In simpler and less esoteric terms, if being the best no longer matters and is no longer rewarded, then by guaranteed necessity, the level best in any human endeavor can only go down. With incentive to excellence removed there can only be less excellence to achieve and enjoy. A harbinger of impending mediocrity and malaise, writ large. A sad, sad refrain in the history of a nation built on doing more, striving higher and opportunity for all, that will now be less bombastically American than she’s ever been before. Equally frightening, she’ll be filled with people who don’t really even seem to care.

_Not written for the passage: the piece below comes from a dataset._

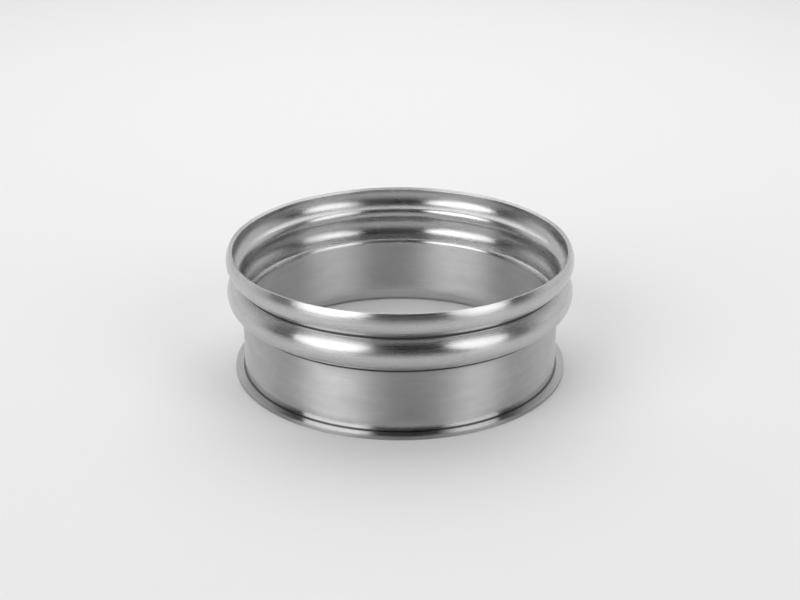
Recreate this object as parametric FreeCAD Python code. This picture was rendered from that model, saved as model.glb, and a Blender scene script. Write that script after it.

Death of moral hazard, decline of meritocracy and now the death of dependable pursuit of self interests by competing companies means that all of us will inevitably suffer with fewer choices in the marketplace, lower quality standards for the goods and services we receive and an overall decline in the standards of excellence that we as good capitalist consumers have been trained to expect and enjoy. None of those are good things. They signal a civilization and society in retraction and decline and an arrival of generations comfortably inclined to expect and strive for less, both in their own lives and in the pursuits they might undertake that just might knowingly or unknowingly contribute to the betterment of themselves and others. The rise of the American idiocracy and the fall of the Shining City on a Hill.
The next two elections will answer a great many questions and seal the fates for all of us, in the new age of Love Trump-Hate Trump-Hate America for every remaining marble on the floor. But especially those still made in the United States.